DATASET EXTRACT ->

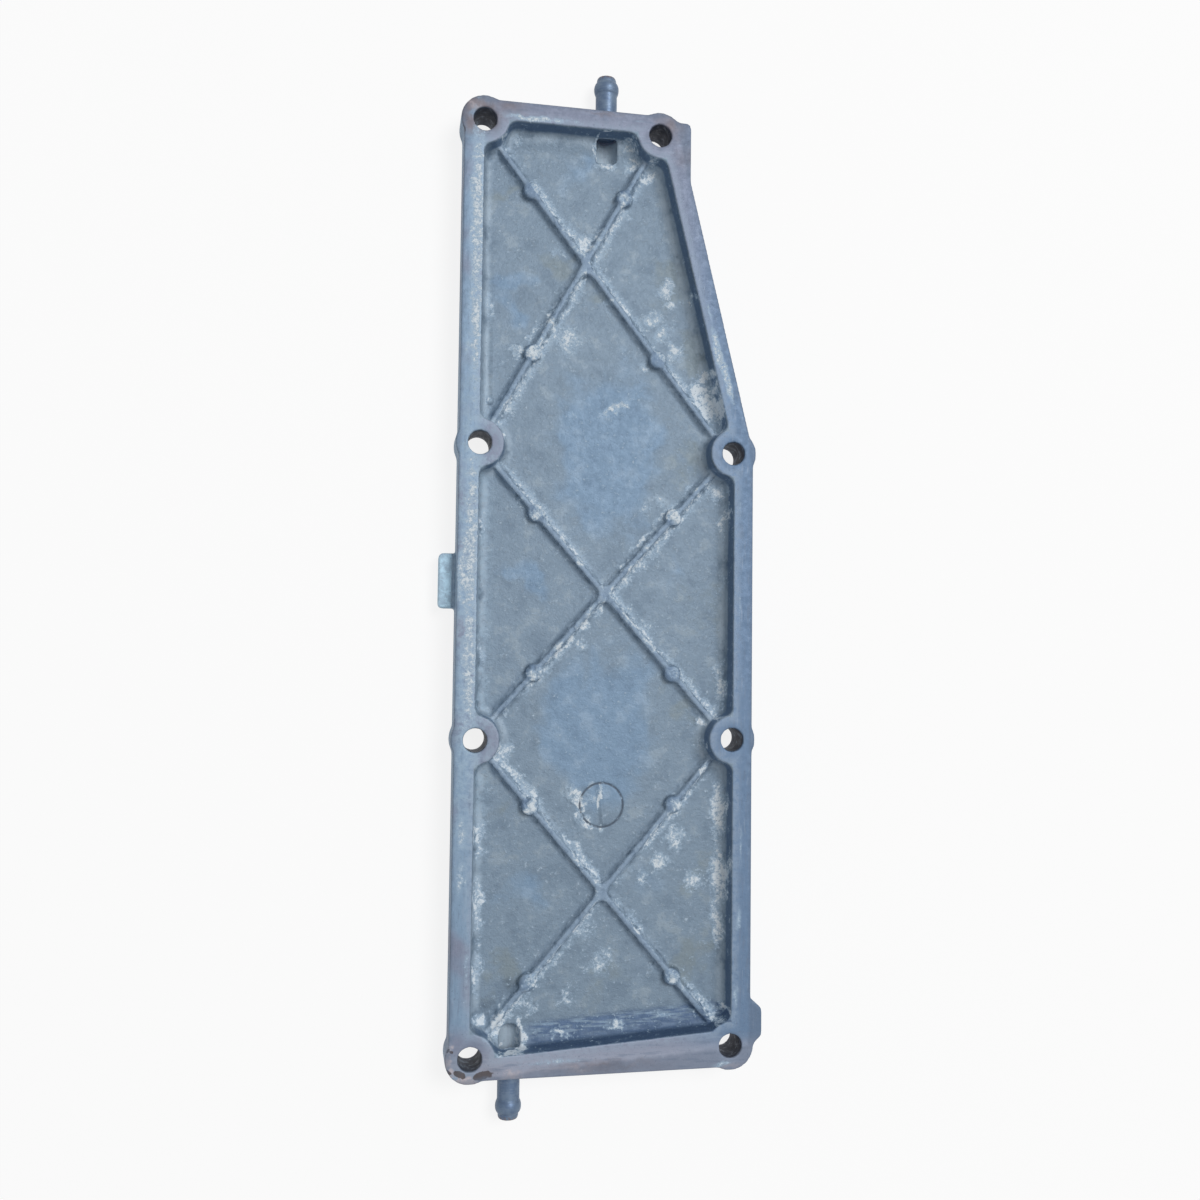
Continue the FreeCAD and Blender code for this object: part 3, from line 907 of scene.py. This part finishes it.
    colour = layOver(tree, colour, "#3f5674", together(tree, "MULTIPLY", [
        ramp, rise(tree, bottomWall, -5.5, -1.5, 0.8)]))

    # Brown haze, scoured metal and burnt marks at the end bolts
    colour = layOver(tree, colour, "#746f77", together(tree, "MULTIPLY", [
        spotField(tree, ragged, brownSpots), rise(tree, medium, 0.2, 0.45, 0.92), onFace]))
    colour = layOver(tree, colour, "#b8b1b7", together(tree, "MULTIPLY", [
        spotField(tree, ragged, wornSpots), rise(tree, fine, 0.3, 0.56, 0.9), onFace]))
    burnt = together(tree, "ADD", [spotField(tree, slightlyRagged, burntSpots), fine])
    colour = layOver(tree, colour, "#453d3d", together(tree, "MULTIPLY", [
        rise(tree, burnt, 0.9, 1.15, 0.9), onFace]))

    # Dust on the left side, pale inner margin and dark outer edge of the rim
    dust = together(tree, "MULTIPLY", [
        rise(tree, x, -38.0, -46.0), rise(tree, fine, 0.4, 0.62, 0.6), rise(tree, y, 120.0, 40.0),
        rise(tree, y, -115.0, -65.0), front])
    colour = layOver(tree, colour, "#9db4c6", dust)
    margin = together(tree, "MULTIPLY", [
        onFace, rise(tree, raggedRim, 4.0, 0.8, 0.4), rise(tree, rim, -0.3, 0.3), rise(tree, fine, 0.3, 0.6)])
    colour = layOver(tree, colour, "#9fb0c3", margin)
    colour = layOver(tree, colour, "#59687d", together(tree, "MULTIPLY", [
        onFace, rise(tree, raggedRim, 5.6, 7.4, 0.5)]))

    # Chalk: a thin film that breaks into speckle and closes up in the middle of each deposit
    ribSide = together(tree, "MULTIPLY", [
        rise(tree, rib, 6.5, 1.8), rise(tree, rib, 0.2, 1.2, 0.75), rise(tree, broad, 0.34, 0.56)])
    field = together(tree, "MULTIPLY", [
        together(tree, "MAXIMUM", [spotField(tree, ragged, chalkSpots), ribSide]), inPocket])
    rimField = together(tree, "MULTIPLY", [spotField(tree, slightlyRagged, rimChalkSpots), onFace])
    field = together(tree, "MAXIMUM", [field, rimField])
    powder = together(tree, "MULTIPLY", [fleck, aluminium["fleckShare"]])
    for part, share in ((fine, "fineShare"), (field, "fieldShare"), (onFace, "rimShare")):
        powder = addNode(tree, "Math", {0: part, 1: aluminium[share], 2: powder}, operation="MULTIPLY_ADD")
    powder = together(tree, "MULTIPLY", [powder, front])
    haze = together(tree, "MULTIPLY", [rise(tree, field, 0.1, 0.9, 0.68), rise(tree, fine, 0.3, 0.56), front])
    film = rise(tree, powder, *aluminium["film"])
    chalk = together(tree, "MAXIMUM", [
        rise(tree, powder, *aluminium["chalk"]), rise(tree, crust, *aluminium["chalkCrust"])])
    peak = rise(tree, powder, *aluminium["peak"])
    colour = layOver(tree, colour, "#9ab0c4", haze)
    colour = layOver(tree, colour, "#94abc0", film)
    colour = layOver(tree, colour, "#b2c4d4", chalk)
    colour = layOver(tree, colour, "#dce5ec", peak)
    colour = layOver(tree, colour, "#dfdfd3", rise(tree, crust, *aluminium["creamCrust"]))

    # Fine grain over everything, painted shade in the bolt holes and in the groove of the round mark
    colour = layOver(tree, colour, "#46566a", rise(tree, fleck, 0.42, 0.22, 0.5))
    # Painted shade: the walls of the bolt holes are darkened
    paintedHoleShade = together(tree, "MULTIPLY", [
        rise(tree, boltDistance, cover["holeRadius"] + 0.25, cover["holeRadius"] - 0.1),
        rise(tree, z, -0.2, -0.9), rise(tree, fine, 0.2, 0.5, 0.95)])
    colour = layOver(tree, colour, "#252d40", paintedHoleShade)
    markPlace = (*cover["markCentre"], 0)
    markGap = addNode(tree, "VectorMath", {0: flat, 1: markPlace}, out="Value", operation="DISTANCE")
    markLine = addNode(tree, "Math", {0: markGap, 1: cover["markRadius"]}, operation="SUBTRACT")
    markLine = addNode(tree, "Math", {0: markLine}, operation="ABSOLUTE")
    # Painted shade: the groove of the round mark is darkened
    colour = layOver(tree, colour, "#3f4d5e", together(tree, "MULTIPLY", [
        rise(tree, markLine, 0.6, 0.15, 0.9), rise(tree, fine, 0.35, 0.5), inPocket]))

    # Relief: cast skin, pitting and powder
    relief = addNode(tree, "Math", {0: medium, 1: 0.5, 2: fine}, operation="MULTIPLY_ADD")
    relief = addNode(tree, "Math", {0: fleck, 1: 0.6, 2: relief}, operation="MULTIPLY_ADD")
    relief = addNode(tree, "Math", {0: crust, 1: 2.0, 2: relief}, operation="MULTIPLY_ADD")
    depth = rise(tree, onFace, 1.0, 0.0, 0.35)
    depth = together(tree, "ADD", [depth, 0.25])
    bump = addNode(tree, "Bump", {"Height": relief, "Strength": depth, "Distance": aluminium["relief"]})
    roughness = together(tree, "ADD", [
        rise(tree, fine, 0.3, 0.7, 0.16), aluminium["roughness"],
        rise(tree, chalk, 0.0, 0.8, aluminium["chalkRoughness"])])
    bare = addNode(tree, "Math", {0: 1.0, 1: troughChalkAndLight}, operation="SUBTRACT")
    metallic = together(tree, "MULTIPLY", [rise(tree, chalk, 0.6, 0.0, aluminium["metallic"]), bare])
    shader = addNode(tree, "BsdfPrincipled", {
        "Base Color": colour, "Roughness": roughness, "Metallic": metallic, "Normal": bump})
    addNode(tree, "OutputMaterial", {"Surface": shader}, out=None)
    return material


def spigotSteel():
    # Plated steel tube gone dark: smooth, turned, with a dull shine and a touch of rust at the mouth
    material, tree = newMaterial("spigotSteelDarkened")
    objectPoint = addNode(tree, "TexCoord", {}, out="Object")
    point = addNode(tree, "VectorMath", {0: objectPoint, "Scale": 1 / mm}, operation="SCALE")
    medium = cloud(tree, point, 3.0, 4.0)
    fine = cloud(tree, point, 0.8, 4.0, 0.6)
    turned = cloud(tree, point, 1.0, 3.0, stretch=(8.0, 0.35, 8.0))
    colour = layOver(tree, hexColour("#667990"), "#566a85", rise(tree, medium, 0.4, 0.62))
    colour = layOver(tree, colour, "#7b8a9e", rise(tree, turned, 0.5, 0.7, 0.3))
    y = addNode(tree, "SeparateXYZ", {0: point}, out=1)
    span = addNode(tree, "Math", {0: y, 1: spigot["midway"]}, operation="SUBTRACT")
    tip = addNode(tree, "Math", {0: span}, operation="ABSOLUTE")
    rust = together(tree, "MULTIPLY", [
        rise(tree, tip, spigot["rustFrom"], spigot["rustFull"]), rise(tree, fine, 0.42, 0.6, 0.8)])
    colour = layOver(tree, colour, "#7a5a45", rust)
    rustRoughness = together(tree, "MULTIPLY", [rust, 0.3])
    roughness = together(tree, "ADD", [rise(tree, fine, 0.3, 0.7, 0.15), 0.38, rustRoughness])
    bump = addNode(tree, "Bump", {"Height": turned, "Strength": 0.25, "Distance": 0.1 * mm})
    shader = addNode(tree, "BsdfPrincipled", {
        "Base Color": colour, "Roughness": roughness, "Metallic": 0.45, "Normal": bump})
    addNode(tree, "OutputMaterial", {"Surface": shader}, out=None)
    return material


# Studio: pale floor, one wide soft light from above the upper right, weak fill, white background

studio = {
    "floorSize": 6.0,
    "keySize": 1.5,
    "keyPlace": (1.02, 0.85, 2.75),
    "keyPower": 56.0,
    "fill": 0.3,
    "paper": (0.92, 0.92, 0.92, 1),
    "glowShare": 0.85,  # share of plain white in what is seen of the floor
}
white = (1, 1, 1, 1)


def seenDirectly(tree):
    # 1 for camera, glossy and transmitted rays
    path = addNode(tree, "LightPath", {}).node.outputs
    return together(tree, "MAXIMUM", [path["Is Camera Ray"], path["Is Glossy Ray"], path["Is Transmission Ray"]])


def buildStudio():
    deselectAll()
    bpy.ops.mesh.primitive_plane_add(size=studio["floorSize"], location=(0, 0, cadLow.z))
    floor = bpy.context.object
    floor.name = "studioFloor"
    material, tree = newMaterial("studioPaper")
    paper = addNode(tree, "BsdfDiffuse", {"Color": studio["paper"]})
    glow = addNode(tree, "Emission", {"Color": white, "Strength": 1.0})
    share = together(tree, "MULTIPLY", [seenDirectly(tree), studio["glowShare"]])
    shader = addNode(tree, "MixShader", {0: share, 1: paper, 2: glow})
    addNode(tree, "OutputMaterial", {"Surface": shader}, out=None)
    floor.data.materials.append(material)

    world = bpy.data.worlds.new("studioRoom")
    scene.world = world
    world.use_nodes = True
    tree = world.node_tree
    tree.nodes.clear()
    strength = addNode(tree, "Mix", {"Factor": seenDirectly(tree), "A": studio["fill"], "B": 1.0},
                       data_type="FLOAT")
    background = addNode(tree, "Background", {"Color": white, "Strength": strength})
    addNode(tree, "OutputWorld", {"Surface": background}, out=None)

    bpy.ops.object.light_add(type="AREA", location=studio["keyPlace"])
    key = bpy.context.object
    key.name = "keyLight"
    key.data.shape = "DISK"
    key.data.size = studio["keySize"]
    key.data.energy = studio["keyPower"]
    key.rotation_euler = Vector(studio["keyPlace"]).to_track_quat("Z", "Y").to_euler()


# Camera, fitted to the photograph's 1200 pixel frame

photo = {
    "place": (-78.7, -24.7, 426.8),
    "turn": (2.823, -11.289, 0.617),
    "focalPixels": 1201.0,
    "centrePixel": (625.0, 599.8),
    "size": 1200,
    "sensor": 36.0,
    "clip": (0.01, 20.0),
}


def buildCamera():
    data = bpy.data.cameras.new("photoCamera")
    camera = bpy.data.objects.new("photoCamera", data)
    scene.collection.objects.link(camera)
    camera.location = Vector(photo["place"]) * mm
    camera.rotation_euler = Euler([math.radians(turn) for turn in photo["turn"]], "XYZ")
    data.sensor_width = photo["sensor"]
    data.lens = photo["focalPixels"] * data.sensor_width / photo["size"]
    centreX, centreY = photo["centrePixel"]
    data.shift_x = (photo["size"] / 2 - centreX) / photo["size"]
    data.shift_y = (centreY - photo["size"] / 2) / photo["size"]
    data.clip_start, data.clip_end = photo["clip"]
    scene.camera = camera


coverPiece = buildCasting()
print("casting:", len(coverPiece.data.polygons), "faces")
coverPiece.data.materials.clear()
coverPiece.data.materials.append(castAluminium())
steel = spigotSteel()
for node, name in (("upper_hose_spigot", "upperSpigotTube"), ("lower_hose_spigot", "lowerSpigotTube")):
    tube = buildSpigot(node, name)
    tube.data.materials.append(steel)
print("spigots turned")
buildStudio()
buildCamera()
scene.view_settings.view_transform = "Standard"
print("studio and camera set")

AIM ->
Your answer should be exactly the lines of the data above, from the first through the line containing "ramp, rise(tree, bottomWall, -5.5, -1.5, 0.8)]))".

EXERCISE RESULT ->
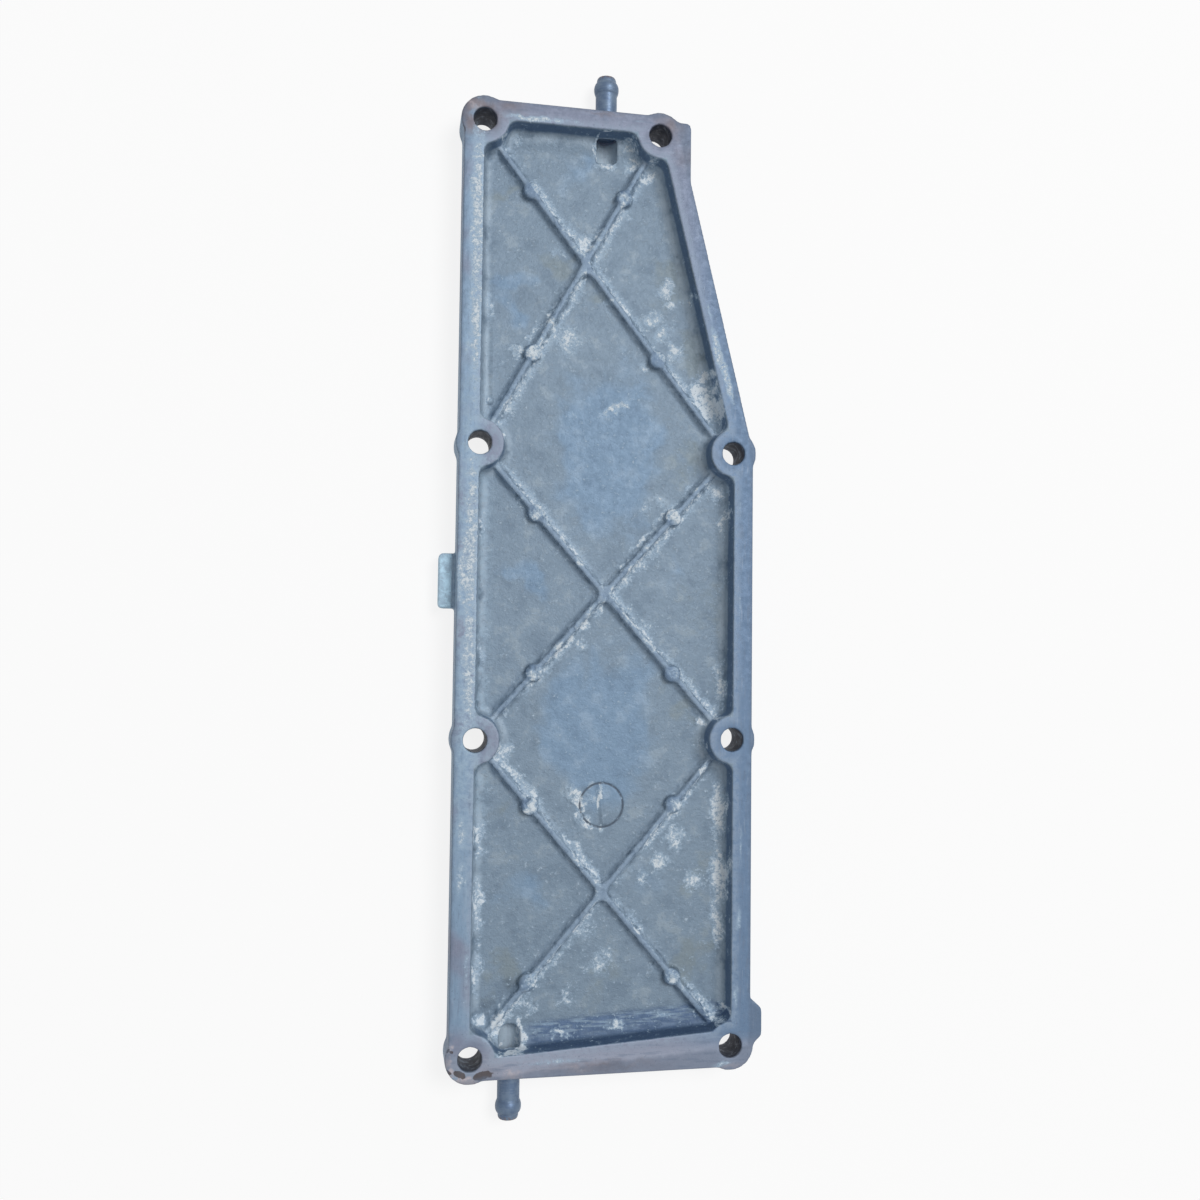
Continue the FreeCAD and Blender code for this object: part 3, from line 907 of scene.py. This part finishes it.
    colour = layOver(tree, colour, "#3f5674", together(tree, "MULTIPLY", [
        ramp, rise(tree, bottomWall, -5.5, -1.5, 0.8)]))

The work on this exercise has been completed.